* _Task goal_:
Please give the listing again in its entirety, exactly as written.

* _Provided data_:
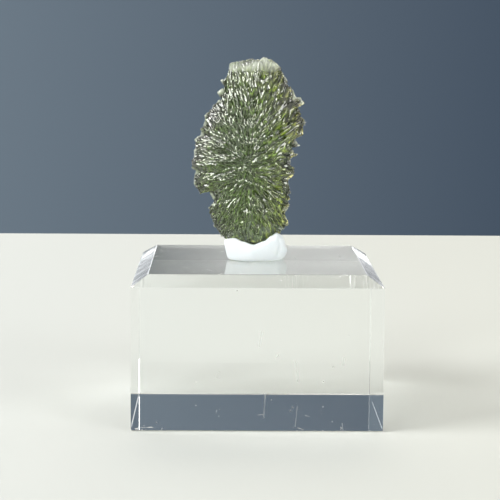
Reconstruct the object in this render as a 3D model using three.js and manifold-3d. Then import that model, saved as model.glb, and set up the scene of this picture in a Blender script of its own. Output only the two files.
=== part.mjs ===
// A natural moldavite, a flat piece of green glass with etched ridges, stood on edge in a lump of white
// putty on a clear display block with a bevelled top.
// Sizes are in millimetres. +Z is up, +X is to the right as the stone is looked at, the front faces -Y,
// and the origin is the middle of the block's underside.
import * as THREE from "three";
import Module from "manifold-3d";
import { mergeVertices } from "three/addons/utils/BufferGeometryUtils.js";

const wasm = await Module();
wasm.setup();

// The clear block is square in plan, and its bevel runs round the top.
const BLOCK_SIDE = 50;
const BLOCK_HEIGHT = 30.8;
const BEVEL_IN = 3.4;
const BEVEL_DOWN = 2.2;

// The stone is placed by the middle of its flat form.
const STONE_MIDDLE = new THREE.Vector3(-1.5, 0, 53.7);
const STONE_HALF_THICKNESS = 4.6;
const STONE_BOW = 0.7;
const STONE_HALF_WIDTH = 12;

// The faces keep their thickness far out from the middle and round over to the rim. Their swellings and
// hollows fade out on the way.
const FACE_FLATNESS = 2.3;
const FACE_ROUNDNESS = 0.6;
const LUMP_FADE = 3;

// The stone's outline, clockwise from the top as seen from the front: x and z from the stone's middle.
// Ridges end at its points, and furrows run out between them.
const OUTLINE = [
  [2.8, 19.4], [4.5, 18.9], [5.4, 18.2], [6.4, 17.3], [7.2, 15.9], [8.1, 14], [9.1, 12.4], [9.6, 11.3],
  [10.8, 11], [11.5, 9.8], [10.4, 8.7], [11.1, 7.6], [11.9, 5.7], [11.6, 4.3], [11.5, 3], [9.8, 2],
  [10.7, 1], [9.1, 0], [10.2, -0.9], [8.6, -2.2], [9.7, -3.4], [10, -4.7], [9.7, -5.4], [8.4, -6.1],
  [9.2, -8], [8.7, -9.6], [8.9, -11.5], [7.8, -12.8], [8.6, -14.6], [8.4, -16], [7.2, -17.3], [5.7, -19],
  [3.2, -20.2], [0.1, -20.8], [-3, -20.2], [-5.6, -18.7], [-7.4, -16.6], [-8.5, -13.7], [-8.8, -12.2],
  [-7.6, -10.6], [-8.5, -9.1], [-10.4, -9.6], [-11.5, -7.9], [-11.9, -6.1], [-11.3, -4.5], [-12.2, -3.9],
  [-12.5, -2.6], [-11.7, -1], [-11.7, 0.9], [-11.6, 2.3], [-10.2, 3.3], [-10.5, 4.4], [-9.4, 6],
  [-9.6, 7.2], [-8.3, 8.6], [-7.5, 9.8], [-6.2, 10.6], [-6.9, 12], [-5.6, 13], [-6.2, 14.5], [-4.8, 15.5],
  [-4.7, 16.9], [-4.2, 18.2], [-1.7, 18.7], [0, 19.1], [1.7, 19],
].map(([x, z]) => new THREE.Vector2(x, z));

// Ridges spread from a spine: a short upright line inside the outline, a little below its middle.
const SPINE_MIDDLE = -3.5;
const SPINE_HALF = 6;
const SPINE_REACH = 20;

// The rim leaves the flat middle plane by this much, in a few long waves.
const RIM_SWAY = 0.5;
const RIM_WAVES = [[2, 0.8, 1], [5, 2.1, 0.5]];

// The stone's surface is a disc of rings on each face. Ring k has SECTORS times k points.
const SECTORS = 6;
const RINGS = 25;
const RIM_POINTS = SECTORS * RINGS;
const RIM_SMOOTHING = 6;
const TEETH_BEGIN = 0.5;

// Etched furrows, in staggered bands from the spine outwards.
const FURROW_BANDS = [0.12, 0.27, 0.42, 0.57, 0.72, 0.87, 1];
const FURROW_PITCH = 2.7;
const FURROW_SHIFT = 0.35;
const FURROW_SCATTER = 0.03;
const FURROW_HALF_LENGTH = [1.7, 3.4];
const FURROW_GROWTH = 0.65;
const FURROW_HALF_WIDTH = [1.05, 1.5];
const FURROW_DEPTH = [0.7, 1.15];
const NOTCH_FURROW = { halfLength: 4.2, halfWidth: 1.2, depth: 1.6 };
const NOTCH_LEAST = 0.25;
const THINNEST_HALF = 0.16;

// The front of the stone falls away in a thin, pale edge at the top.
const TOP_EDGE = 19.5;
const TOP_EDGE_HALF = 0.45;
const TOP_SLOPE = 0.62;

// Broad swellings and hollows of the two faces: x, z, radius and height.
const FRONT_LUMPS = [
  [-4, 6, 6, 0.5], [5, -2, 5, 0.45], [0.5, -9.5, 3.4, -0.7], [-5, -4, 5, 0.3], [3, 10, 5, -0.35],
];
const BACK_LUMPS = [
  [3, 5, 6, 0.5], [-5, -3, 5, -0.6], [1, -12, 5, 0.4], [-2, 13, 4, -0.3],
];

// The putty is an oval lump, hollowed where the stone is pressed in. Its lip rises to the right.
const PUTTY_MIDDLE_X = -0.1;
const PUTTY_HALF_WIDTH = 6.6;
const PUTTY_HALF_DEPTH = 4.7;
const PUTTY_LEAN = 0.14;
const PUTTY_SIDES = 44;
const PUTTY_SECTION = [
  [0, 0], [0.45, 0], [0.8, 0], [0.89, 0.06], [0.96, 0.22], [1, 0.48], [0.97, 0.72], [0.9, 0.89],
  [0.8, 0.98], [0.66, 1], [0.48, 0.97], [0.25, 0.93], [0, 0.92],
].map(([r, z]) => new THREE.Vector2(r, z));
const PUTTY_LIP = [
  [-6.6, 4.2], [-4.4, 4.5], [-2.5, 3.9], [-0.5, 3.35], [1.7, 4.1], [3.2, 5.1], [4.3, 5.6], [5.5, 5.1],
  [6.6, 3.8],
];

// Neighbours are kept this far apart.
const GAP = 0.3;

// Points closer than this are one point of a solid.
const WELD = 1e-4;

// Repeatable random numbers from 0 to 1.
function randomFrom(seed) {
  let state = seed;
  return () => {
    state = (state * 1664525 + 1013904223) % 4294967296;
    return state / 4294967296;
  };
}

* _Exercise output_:
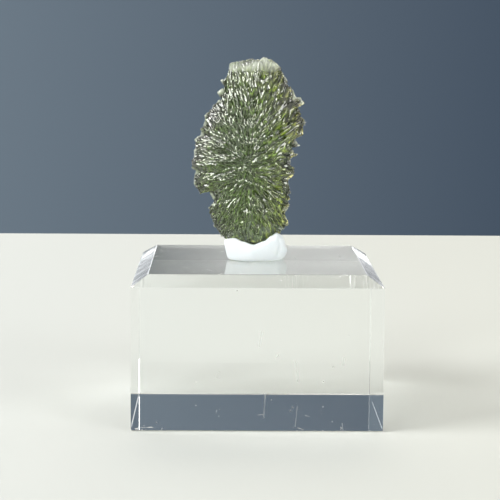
Reconstruct the object in this render as a 3D model using three.js and manifold-3d. Then import that model, saved as model.glb, and set up the scene of this picture in a Blender script of its own. Output only the two files.
=== part.mjs ===
// A natural moldavite, a flat piece of green glass with etched ridges, stood on edge in a lump of white
// putty on a clear display block with a bevelled top.
// Sizes are in millimetres. +Z is up, +X is to the right as the stone is looked at, the front faces -Y,
// and the origin is the middle of the block's underside.
import * as THREE from "three";
import Module from "manifold-3d";
import { mergeVertices } from "three/addons/utils/BufferGeometryUtils.js";

const wasm = await Module();
wasm.setup();

// The clear block is square in plan, and its bevel runs round the top.
const BLOCK_SIDE = 50;
const BLOCK_HEIGHT = 30.8;
const BEVEL_IN = 3.4;
const BEVEL_DOWN = 2.2;

// The stone is placed by the middle of its flat form.
const STONE_MIDDLE = new THREE.Vector3(-1.5, 0, 53.7);
const STONE_HALF_THICKNESS = 4.6;
const STONE_BOW = 0.7;
const STONE_HALF_WIDTH = 12;

// The faces keep their thickness far out from the middle and round over to the rim. Their swellings and
// hollows fade out on the way.
const FACE_FLATNESS = 2.3;
const FACE_ROUNDNESS = 0.6;
const LUMP_FADE = 3;

// The stone's outline, clockwise from the top as seen from the front: x and z from the stone's middle.
// Ridges end at its points, and furrows run out between them.
const OUTLINE = [
  [2.8, 19.4], [4.5, 18.9], [5.4, 18.2], [6.4, 17.3], [7.2, 15.9], [8.1, 14], [9.1, 12.4], [9.6, 11.3],
  [10.8, 11], [11.5, 9.8], [10.4, 8.7], [11.1, 7.6], [11.9, 5.7], [11.6, 4.3], [11.5, 3], [9.8, 2],
  [10.7, 1], [9.1, 0], [10.2, -0.9], [8.6, -2.2], [9.7, -3.4], [10, -4.7], [9.7, -5.4], [8.4, -6.1],
  [9.2, -8], [8.7, -9.6], [8.9, -11.5], [7.8, -12.8], [8.6, -14.6], [8.4, -16], [7.2, -17.3], [5.7, -19],
  [3.2, -20.2], [0.1, -20.8], [-3, -20.2], [-5.6, -18.7], [-7.4, -16.6], [-8.5, -13.7], [-8.8, -12.2],
  [-7.6, -10.6], [-8.5, -9.1], [-10.4, -9.6], [-11.5, -7.9], [-11.9, -6.1], [-11.3, -4.5], [-12.2, -3.9],
  [-12.5, -2.6], [-11.7, -1], [-11.7, 0.9], [-11.6, 2.3], [-10.2, 3.3], [-10.5, 4.4], [-9.4, 6],
  [-9.6, 7.2], [-8.3, 8.6], [-7.5, 9.8], [-6.2, 10.6], [-6.9, 12], [-5.6, 13], [-6.2, 14.5], [-4.8, 15.5],
  [-4.7, 16.9], [-4.2, 18.2], [-1.7, 18.7], [0, 19.1], [1.7, 19],
].map(([x, z]) => new THREE.Vector2(x, z));

// Ridges spread from a spine: a short upright line inside the outline, a little below its middle.
const SPINE_MIDDLE = -3.5;
const SPINE_HALF = 6;
const SPINE_REACH = 20;

// The rim leaves the flat middle plane by this much, in a few long waves.
const RIM_SWAY = 0.5;
const RIM_WAVES = [[2, 0.8, 1], [5, 2.1, 0.5]];

// The stone's surface is a disc of rings on each face. Ring k has SECTORS times k points.
const SECTORS = 6;
const RINGS = 25;
const RIM_POINTS = SECTORS * RINGS;
const RIM_SMOOTHING = 6;
const TEETH_BEGIN = 0.5;

// Etched furrows, in staggered bands from the spine outwards.
const FURROW_BANDS = [0.12, 0.27, 0.42, 0.57, 0.72, 0.87, 1];
const FURROW_PITCH = 2.7;
const FURROW_SHIFT = 0.35;
const FURROW_SCATTER = 0.03;
const FURROW_HALF_LENGTH = [1.7, 3.4];
const FURROW_GROWTH = 0.65;
const FURROW_HALF_WIDTH = [1.05, 1.5];
const FURROW_DEPTH = [0.7, 1.15];
const NOTCH_FURROW = { halfLength: 4.2, halfWidth: 1.2, depth: 1.6 };
const NOTCH_LEAST = 0.25;
const THINNEST_HALF = 0.16;

// The front of the stone falls away in a thin, pale edge at the top.
const TOP_EDGE = 19.5;
const TOP_EDGE_HALF = 0.45;
const TOP_SLOPE = 0.62;

// Broad swellings and hollows of the two faces: x, z, radius and height.
const FRONT_LUMPS = [
  [-4, 6, 6, 0.5], [5, -2, 5, 0.45], [0.5, -9.5, 3.4, -0.7], [-5, -4, 5, 0.3], [3, 10, 5, -0.35],
];
const BACK_LUMPS = [
  [3, 5, 6, 0.5], [-5, -3, 5, -0.6], [1, -12, 5, 0.4], [-2, 13, 4, -0.3],
];

// The putty is an oval lump, hollowed where the stone is pressed in. Its lip rises to the right.
const PUTTY_MIDDLE_X = -0.1;
const PUTTY_HALF_WIDTH = 6.6;
const PUTTY_HALF_DEPTH = 4.7;
const PUTTY_LEAN = 0.14;
const PUTTY_SIDES = 44;
const PUTTY_SECTION = [
  [0, 0], [0.45, 0], [0.8, 0], [0.89, 0.06], [0.96, 0.22], [1, 0.48], [0.97, 0.72], [0.9, 0.89],
  [0.8, 0.98], [0.66, 1], [0.48, 0.97], [0.25, 0.93], [0, 0.92],
].map(([r, z]) => new THREE.Vector2(r, z));
const PUTTY_LIP = [
  [-6.6, 4.2], [-4.4, 4.5], [-2.5, 3.9], [-0.5, 3.35], [1.7, 4.1], [3.2, 5.1], [4.3, 5.6], [5.5, 5.1],
  [6.6, 3.8],
];

// Neighbours are kept this far apart.
const GAP = 0.3;

// Points closer than this are one point of a solid.
const WELD = 1e-4;

// Repeatable random numbers from 0 to 1.
function randomFrom(seed) {
  let state = seed;
  return () => {
    state = (state * 1664525 + 1013904223) % 4294967296;
    return state / 4294967296;
  };
}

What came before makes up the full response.